Или Булгаков перерос Мольера и дал новые качества? По-марксистски вскрыл „сплетения давних времён“?
Ответьте, товарищи из ГБДТ!»
Вскоре в Большом драматическом театре появился и сам автор заметки. Михаил Афанасьевич сообщил Попову его приметы: «Лицо это по профессии драматург. Оно явилось в Театр и так напугало его, что он выронил пьесу…
Внешне: открытое лицо, работа „под братишку“, в настоящее время крейсирует в Москве…»
Кто же он такой – этот «братишка», что так решительно встал на пути булгаковской пьесы?
В Большую Советскую энциклопедию образца 1927 года Всеволод Вишневский не попал. Более поздние издания БСЭ сообщали, что родился Всеволод Витальевич в 1900-ом. Участвовал в Октябрьском вооружённом восстании. В гражданскую войну сражался с белыми на кораблях Волжской флотилии, которой командовал Фёдор Раскольников.
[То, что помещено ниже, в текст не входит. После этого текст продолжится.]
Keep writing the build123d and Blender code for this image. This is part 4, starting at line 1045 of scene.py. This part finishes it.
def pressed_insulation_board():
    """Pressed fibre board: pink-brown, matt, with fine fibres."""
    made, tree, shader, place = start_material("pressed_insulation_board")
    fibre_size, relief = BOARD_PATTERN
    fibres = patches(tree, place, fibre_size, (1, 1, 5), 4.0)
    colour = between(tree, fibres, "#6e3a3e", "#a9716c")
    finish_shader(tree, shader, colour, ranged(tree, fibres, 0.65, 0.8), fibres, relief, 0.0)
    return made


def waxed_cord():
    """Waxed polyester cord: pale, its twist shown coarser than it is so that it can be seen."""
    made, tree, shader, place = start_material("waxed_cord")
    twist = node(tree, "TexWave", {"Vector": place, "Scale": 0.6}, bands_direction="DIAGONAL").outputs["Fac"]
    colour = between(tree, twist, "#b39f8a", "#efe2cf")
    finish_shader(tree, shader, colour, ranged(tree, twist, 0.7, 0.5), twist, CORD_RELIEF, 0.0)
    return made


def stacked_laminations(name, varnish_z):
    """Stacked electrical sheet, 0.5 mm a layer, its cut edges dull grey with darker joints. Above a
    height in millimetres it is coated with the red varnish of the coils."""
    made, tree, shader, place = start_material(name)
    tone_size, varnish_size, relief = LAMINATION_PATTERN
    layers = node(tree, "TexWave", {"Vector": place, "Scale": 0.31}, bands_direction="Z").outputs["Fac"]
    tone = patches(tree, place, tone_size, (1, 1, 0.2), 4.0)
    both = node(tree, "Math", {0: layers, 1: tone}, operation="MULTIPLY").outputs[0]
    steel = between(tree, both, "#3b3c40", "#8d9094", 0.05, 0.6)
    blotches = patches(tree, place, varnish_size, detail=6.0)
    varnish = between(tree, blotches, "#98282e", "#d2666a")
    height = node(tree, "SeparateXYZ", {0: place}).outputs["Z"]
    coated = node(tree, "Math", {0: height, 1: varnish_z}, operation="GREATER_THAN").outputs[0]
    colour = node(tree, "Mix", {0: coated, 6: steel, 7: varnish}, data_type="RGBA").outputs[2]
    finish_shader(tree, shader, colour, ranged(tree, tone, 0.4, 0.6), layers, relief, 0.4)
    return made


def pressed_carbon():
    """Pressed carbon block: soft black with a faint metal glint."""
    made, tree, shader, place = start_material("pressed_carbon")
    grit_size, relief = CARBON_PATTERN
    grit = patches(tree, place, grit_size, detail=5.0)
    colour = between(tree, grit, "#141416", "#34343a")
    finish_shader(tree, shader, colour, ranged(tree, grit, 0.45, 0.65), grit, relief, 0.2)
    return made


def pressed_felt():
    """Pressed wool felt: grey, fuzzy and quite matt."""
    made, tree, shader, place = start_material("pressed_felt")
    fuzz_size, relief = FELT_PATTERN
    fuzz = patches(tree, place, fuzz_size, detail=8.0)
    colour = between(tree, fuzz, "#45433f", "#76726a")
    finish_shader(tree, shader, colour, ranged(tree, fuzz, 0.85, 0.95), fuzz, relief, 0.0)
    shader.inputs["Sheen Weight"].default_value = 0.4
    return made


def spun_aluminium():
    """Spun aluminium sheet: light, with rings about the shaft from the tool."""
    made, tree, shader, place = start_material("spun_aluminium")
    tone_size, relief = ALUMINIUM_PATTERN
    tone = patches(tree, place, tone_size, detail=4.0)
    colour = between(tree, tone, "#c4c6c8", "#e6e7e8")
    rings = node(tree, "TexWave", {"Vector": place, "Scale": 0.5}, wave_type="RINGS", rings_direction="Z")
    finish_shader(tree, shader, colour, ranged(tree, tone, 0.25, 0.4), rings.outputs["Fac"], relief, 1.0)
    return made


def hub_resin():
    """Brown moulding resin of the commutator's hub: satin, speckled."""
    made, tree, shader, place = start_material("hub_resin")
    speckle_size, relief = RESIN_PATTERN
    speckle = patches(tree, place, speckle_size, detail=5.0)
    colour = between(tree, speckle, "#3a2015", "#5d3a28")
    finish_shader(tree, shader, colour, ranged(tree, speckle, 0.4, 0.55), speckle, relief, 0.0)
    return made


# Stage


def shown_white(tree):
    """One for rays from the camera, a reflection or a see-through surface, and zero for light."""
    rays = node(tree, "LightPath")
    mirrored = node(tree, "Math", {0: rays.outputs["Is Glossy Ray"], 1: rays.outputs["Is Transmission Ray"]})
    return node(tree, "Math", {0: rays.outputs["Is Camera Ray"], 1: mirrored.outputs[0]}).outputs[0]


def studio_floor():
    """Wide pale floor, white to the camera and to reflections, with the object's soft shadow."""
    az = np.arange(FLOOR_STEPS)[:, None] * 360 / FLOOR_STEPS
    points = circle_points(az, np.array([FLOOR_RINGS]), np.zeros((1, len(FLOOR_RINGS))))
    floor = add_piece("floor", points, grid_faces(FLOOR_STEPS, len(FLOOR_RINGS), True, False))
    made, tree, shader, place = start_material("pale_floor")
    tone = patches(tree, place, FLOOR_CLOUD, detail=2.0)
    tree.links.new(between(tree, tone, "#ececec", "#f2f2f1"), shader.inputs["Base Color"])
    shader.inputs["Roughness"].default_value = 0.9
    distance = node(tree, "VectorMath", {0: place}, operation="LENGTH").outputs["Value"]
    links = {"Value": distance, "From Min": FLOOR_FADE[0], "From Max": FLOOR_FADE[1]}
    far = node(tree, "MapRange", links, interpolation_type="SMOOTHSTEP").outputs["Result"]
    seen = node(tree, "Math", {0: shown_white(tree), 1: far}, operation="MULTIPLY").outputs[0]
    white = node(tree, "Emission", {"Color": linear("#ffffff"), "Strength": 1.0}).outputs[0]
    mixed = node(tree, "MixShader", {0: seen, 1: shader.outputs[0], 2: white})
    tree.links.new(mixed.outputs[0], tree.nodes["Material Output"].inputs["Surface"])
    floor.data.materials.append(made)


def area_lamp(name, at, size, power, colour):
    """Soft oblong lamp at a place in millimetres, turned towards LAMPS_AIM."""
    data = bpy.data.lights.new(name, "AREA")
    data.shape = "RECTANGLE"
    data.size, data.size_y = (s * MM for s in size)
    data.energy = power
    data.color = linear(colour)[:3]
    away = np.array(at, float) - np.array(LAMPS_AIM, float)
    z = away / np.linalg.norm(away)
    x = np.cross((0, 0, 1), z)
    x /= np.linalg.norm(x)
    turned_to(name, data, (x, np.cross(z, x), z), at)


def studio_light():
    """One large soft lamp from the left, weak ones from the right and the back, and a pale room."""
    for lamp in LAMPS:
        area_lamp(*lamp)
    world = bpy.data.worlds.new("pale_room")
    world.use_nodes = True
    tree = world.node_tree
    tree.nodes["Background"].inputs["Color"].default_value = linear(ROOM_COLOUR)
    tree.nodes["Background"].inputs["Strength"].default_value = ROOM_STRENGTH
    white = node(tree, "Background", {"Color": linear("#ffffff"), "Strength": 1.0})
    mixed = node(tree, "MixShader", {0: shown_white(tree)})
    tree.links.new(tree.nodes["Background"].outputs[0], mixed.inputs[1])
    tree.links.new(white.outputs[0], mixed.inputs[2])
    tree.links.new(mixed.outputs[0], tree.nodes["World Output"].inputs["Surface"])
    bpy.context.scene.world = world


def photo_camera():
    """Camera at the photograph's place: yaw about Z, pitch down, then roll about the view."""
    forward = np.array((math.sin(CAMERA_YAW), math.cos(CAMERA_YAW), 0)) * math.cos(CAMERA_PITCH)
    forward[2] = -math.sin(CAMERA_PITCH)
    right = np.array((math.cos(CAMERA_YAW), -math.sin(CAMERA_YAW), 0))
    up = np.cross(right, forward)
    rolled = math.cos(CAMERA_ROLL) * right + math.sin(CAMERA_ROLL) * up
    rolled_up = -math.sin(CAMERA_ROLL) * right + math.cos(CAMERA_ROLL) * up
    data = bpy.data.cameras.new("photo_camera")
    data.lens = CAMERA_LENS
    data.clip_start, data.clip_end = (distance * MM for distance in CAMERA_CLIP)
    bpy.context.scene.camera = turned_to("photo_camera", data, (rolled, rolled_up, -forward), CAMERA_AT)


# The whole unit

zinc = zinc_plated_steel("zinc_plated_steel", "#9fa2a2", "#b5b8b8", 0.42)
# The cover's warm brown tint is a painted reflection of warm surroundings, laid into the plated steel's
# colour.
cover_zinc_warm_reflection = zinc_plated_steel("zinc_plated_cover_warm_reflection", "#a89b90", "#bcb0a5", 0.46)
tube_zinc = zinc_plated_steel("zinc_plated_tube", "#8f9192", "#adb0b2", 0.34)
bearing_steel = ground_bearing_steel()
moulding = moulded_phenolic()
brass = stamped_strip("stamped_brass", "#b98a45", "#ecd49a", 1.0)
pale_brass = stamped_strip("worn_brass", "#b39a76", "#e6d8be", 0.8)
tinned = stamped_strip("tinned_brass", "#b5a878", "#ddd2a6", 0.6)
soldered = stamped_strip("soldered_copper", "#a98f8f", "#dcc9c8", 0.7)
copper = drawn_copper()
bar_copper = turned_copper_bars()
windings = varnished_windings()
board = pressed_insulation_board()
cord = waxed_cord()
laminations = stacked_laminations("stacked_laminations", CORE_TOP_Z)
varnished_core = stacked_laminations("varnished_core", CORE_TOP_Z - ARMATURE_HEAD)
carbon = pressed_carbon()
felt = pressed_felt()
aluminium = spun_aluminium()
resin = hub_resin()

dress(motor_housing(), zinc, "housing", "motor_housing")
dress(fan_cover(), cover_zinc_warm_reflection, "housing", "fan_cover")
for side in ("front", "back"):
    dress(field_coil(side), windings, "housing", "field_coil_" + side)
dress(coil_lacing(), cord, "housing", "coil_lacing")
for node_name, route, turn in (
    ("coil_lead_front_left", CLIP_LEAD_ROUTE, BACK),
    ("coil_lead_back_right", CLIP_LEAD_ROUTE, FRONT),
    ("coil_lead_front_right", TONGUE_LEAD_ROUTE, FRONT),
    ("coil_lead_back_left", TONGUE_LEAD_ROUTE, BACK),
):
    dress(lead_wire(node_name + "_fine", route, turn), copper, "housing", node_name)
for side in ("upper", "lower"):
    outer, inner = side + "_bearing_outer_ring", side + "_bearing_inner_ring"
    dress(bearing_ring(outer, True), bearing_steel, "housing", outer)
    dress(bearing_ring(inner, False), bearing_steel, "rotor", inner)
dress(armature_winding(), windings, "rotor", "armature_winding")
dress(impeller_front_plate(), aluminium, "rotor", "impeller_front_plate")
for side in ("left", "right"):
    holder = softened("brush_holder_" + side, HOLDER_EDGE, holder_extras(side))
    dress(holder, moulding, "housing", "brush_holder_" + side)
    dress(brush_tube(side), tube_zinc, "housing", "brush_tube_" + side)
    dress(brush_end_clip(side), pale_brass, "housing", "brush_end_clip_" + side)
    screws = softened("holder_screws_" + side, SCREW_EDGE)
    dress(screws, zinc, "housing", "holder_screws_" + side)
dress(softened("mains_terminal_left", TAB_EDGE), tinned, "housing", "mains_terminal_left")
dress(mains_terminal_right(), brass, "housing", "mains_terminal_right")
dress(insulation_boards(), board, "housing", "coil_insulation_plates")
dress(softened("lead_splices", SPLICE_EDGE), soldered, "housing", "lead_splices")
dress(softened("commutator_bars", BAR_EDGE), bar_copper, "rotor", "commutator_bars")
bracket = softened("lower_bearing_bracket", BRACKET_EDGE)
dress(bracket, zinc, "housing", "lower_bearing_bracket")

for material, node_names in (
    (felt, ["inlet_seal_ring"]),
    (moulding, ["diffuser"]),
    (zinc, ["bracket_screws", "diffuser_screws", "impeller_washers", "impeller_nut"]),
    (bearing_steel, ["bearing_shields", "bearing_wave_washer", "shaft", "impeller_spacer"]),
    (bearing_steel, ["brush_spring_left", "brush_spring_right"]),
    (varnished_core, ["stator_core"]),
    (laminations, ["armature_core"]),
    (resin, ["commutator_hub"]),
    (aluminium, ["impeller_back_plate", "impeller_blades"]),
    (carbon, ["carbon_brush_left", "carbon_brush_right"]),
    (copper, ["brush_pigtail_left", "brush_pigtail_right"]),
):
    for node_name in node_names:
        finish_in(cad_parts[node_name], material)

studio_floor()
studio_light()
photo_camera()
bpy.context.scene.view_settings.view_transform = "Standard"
Был пулемётчиком бронепоезда, бойцом 1-ой Конной армии, затем служил на Балтике и на Чёрном море (отсюда и его примета – «работа «под братишку»). Сам про себя (в дневнике, хранящемся сейчас в Литературном архиве) он написал довольно откровенно: «… порядочно я порасстрелял людей».
Свою первую пьесу («Первая Конная») Вишневский создал в 1929-ом, через два года появилась вторая («Последний решительный»), в 1933-ем – третья («Оптимистическая трагедия»).
Вот этот-то человек и встал на пути невезучего «Мольера». И дирекция БДТ дрогнула. Сомнительная и, как им стало казаться, «вредная» для пролетарского зрителя «булгаковщина» была решительно отвергнута и заменена устраивавшей всех «вишневщиной». К ней критики претензий не имели.